- Your objective: Copy each line exactly. Leave nothing out.

----

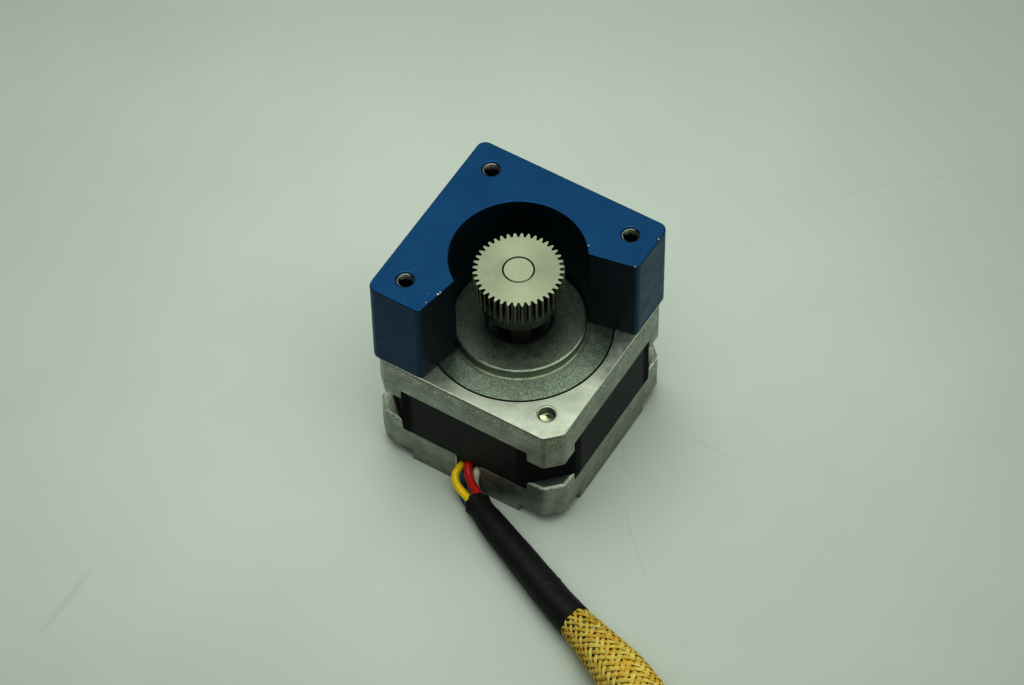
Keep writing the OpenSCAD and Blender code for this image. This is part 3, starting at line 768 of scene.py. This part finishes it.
def build_braid():
    """Sixteen flat yarns each way round, every one over two and under two."""
    line = spaced(lead_line(SHRINK_ROUTE[4], END_ROUTE[1]), 0.17)
    along = distances(line)
    outer = braid_radius(line)
    mid = outer - YARN_T / 2 - 0.16
    lean = np.arcsin(np.clip(math.sin(BRAID_ANGLE) * outer / (BRAID_D / 2), 0.3, 0.95))
    turn = np.concatenate([[0], np.cumsum(np.diff(along) * np.tan(lean[1:]) / mid[1:])])
    ahead, side, up = axes_of(line)
    slack = 0.010 * np.sin(along / 9) + 0.008 * np.sin(along / 3.7 + 1)
    shape = Shape()
    # A yarn's section, in half widths and in thicknesses: rounded outside, a shallow V inside
    half = np.array([-1, -0.55, 0.0, 0.55, 1, 0.0])
    rise = np.array([0, 0.42, 0.5, 0.42, 0, -0.5])
    for way in (1, -1):
        for k in range(YARNS):
            jitter = rng.uniform(-0.03, 0.03) + 0.02 * np.sin(along / 6 + rng.uniform(0, 6.3))
            angle = 2 * math.pi * k / YARNS + way * turn + jitter
            weave = way * np.clip(1.5 * np.cos(YARNS / 2 * angle - math.pi / 4), -1, 1)
            radius = mid * (1 + slack) + 0.14 * weave
            out = np.cos(angle)[:, None] * side + np.sin(angle)[:, None] * up
            around = -np.sin(angle)[:, None] * side + np.cos(angle)[:, None] * up
            across = np.cos(lean)[:, None] * around - way * np.sin(lean)[:, None] * ahead
            centre = line + radius[:, None] * out
            width = YARN_W / 2 * np.clip(mid / 3.9, 0.72, 1) * (1 + 0.05 * np.sin(along / 2.3 + k))
            rings = (
                centre[:, None]
                + (width[:, None] * half)[:, :, None] * across[:, None]
                + (YARN_T * rise)[None, :, None] * out[:, None]
            )
            shape.loft(rings[:, ::way], width=half[::way] / 2 + 0.5)
    mesh, slot = shape.mesh("braided_sleeve"), "braid_yellow"
    piece = add_piece("braided_sleeve_piece", mesh, looks_of(slot), ["braided_sleeve"], sharp=80)
    return piece, line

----

- Reply:
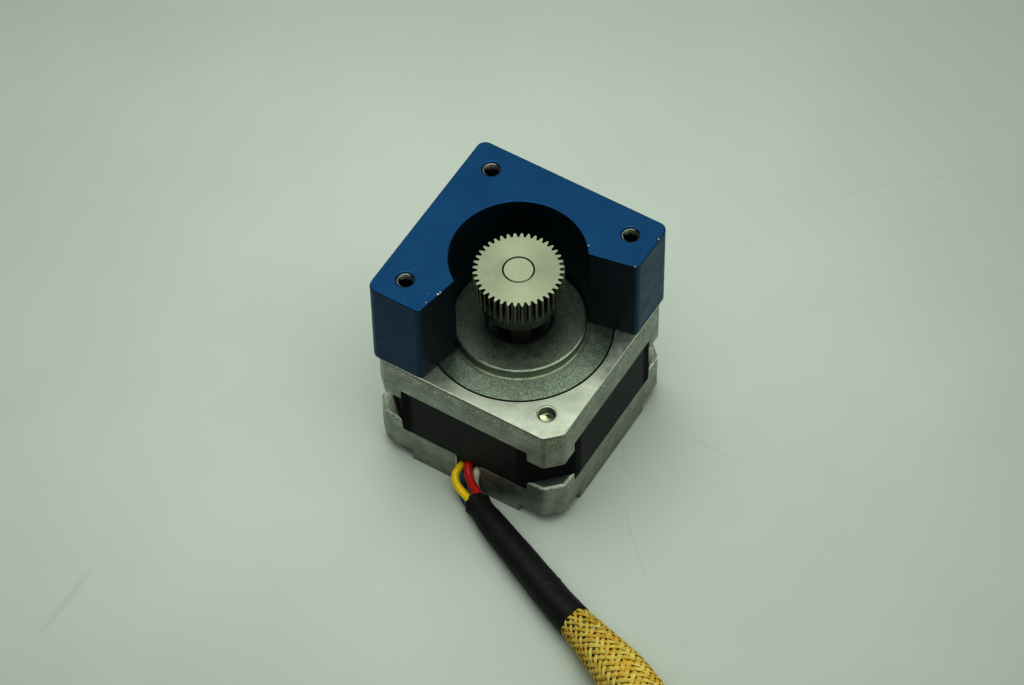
Keep writing the OpenSCAD and Blender code for this image. This is part 3, starting at line 768 of scene.py. This part finishes it.
def build_braid():
    """Sixteen flat yarns each way round, every one over two and under two."""
    line = spaced(lead_line(SHRINK_ROUTE[4], END_ROUTE[1]), 0.17)
    along = distances(line)
    outer = braid_radius(line)
    mid = outer - YARN_T / 2 - 0.16
    lean = np.arcsin(np.clip(math.sin(BRAID_ANGLE) * outer / (BRAID_D / 2), 0.3, 0.95))
    turn = np.concatenate([[0], np.cumsum(np.diff(along) * np.tan(lean[1:]) / mid[1:])])
    ahead, side, up = axes_of(line)
    slack = 0.010 * np.sin(along / 9) + 0.008 * np.sin(along / 3.7 + 1)
    shape = Shape()
    # A yarn's section, in half widths and in thicknesses: rounded outside, a shallow V inside
    half = np.array([-1, -0.55, 0.0, 0.55, 1, 0.0])
    rise = np.array([0, 0.42, 0.5, 0.42, 0, -0.5])
    for way in (1, -1):
        for k in range(YARNS):
            jitter = rng.uniform(-0.03, 0.03) + 0.02 * np.sin(along / 6 + rng.uniform(0, 6.3))
            angle = 2 * math.pi * k / YARNS + way * turn + jitter
            weave = way * np.clip(1.5 * np.cos(YARNS / 2 * angle - math.pi / 4), -1, 1)
            radius = mid * (1 + slack) + 0.14 * weave
            out = np.cos(angle)[:, None] * side + np.sin(angle)[:, None] * up
            around = -np.sin(angle)[:, None] * side + np.cos(angle)[:, None] * up
            across = np.cos(lean)[:, None] * around - way * np.sin(lean)[:, None] * ahead
            centre = line + radius[:, None] * out
            width = YARN_W / 2 * np.clip(mid / 3.9, 0.72, 1) * (1 + 0.05 * np.sin(along / 2.3 + k))
            rings = (
                centre[:, None]
                + (width[:, None] * half)[:, :, None] * across[:, None]
                + (YARN_T * rise)[None, :, None] * out[:, None]
            )
            shape.loft(rings[:, ::way], width=half[::way] / 2 + 0.5)
    mesh, slot = shape.mesh("braided_sleeve"), "braid_yellow"
    piece = add_piece("braided_sleeve_piece", mesh, looks_of(slot), ["braided_sleeve"], sharp=80)
    return piece, line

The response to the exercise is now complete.